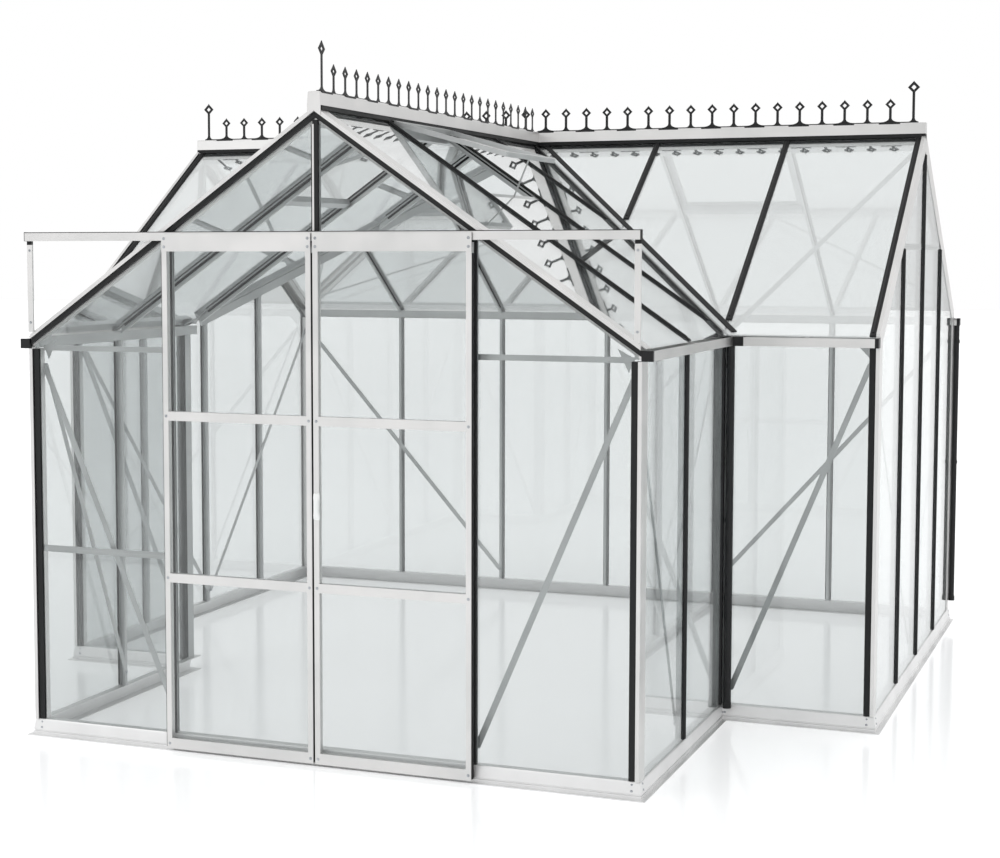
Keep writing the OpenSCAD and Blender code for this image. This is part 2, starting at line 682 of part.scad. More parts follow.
// ---------- gutters ----------
gutter_t = 3;
gutter_n = [glass_t, glass_t + gutter_w];
end_len = 16;
elbow = 44;
module gutter_run(i, s)
  on_wall(i) translate([s[0], 0, 0]) rotate([90, 0, 90]) linear_extrude(s[1] - s[0]) {
    back = gutter_z[1] - 8;
    polygon([[-gutter_n[0], gutter_z[0]], [-gutter_n[1], gutter_z[0]],
             [-gutter_n[1], gutter_z[1]], [gutter_t - gutter_n[1], gutter_z[1]],
             [gutter_t - gutter_n[1], gutter_z[0] + gutter_t],
             [-gutter_n[0] - gutter_t, gutter_z[0] + gutter_t],
             [-gutter_n[0] - gutter_t, back], [-gutter_n[0], back]]);
  }
inner_end = gutter_n[1] + 1;
gable_over = 36;
module gutters()
  color(ALU) {
    gutter_run(WING_R, [end_len - lip_out, run - inner_end]);
    gutter_run(WING_L, [inner_end, run + lip_out - end_len]);
    gutter_run(MAIN_R, [inner_end + elbow, bay + side_out - end_len]);
    gutter_run(MAIN_L, [end_len - side_out, bay - inner_end - elbow]);
    gutter_run(REAR, [end_len - gable_over, 6 * bay + gable_over - end_len]);
  }
module fitting_block(i, s)
  on_wall(i) block(s, [-gutter_n[1] - fitting, -gutter_n[0]],
                   [gutter_z[0] - fitting, gutter_z[1] + fitting]);
module gutter_fittings()
  color(BLACK) {
    fitting_block(WING_R, [-lip_out, end_len - lip_out]);
    fitting_block(WING_L, [run + lip_out - end_len, run + lip_out]);
    fitting_block(MAIN_R, [gutter_n[0], inner_end + elbow]);
    fitting_block(MAIN_L, [bay - inner_end - elbow, bay - gutter_n[0]]);
    fitting_block(MAIN_R, [bay + side_out - end_len, bay + side_out]);
    fitting_block(MAIN_L, [-side_out, end_len - side_out]);
    fitting_block(REAR, [-gable_over, end_len - gable_over]);
    fitting_block(REAR, [6 * bay + gable_over - end_len, 6 * bay + gable_over]);
  }

// Downpipes hang from the fittings; a shoe turns each foot outwards
pipe_off = foot_out + pipe_r + 3;
inner_foot = 55;
rear_foot = 105;
inner_clip = 255;
rear_clip = 135;
collar = 3;
collar_h = 24;
clip_w = 12;
clip_h = 10;
module downpipe(x, y, z0) {
  translate([x, y, z0]) cylinder(h = post_top - z0, r = pipe_r, $fn = 48);
  translate([x, y, z0]) cylinder(h = collar_h, r = pipe_r + collar, $fn = 48);
}
module downpipes()
  color(BLACK) for (side = [-1, 1]) {
    inner = [side * (run + pipe_off), run - pipe_off + 6];
    downpipe(inner.x, inner.y, inner_foot);
    // Clip that reaches from the pipe to the capping behind it
    translate([inner.x - clip_w / 2, inner.y, inner_clip])
      cube([clip_w, run - cap_top - fit - inner.y, clip_h]);
    rear = [side * (main_end + pipe_r + 3), 3 * run + lip_out + pipe_r];
    downpipe(rear.x, rear.y, rear_foot);
    // Clip that reaches from the pipe to the corner post's lip
    translate([side * (main_end + clip_w / 3) - clip_w / 2, 3 * run + lip_out + fit, rear_clip])
      cube([clip_w, pipe_r, clip_h]);
  }

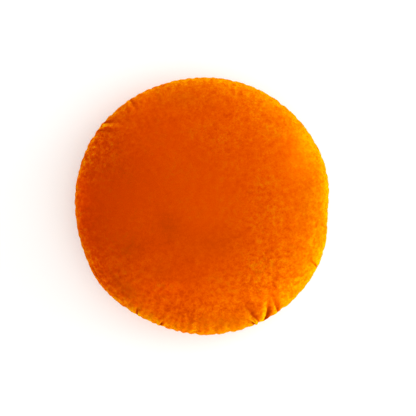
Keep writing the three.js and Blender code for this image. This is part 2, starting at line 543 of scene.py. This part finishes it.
# Where each point lies: how far round, on which panel, and how far in from the seam
rounded = add_node(
    seam_tree, "GeometryNodeSubdivisionSurface", {"Mesh": given["Geometry"], "Level": 1}
).outputs["Mesh"]
middle = add_node(
    seam_tree, "ShaderNodeCombineXYZ", {"X": given["Middle X"], "Y": given["Middle Y"]}
).outputs[0]
place = add_node(seam_tree, "GeometryNodeInputPosition").outputs[0]
spoke = add_node(
    seam_tree, "ShaderNodeVectorMath", {0: place, 1: middle}, operation="SUBTRACT"
).outputs[0]
spoke = add_node(
    seam_tree, "ShaderNodeVectorMath", {0: spoke, 1: (1, 1, 0)}, operation="MULTIPLY"
).outputs[0]
radius = add_node(
    seam_tree, "ShaderNodeVectorMath", {0: spoke}, operation="LENGTH"
).outputs["Value"]
spoke_parts = add_node(seam_tree, "ShaderNodeSeparateXYZ", {0: spoke}).outputs
turn = add_node(
    seam_tree, "ShaderNodeMath", {0: spoke_parts["Y"], 1: spoke_parts["X"]}, operation="ARCTAN2"
).outputs[0]
from_seam_field = add_node(
    seam_tree, "GeometryNodeInputNamedAttribute", {"Name": "from_seam"}, data_type="FLOAT"
).outputs["Attribute"]
on_back = add_node(
    seam_tree, "ShaderNodeMath", {0: from_seam_field, 1: 0.0}, operation="LESS_THAN"
).outputs[0]
back_share = add_node(
    seam_tree,
    "ShaderNodeMath",
    {0: on_back, 1: back_shortening, 2: 1.0},
    operation="MULTIPLY_ADD",
).outputs[0]
inward = add_node(
    seam_tree, "ShaderNodeMath", {0: from_seam_field}, operation="ABSOLUTE"
).outputs[0]
inward = add_node(
    seam_tree, "ShaderNodeMath", {0: inward, 1: back_share}, operation="MULTIPLY"
).outputs[0]
past_wall = add_node(
    seam_tree, "ShaderNodeMath", {0: inward, 1: given["Wall"]}, operation="SUBTRACT"
).outputs[0]
past_wall = add_node(
    seam_tree, "ShaderNodeMath", {0: past_wall, 1: 0.0}, operation="MAXIMUM"
).outputs[0]

# The creases and folds, which wander a little from their lines
wander_noise = add_node(
    seam_tree,
    "ShaderNodeTexNoise",
    {"Vector": place, "W": given["Seed"], "Scale": 1 / wander_size, "Detail": 2.0},
    noise_dimensions="4D",
).outputs["Fac"]
wander = add_node(
    seam_tree, "ShaderNodeMath", {0: wander_noise, 1: 0.5}, operation="SUBTRACT"
).outputs[0]
wander = add_node(
    seam_tree, "ShaderNodeMath", {0: wander, 1: crease_wander}, operation="MULTIPLY"
).outputs[0]
in_from = add_node(
    seam_tree, "ShaderNodeMath", {0: past_wall, 1: wander}, operation="ADD"
).outputs[0]

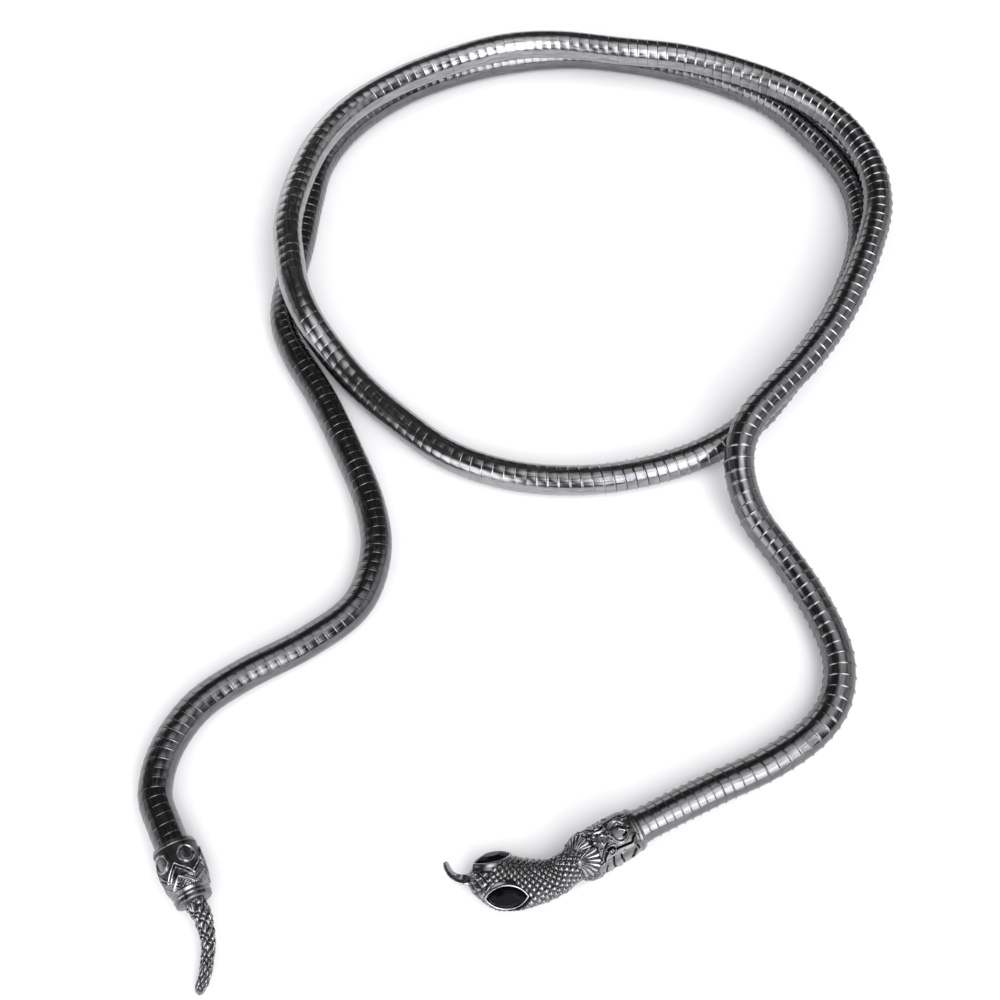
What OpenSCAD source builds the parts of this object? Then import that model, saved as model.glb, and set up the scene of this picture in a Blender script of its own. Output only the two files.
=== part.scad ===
====
# [PROBLEM TO SOLVE]
Using the listing above, show each line holding the string "writing".

# [REPLY]
Keep writing the OpenSCAD and Blender code for this image. This is part 2, starting at line 682 of part.scad. More parts follow.
Keep writing the three.js and Blender code for this image. This is part 2, starting at line 543 of scene.py. This part finishes it.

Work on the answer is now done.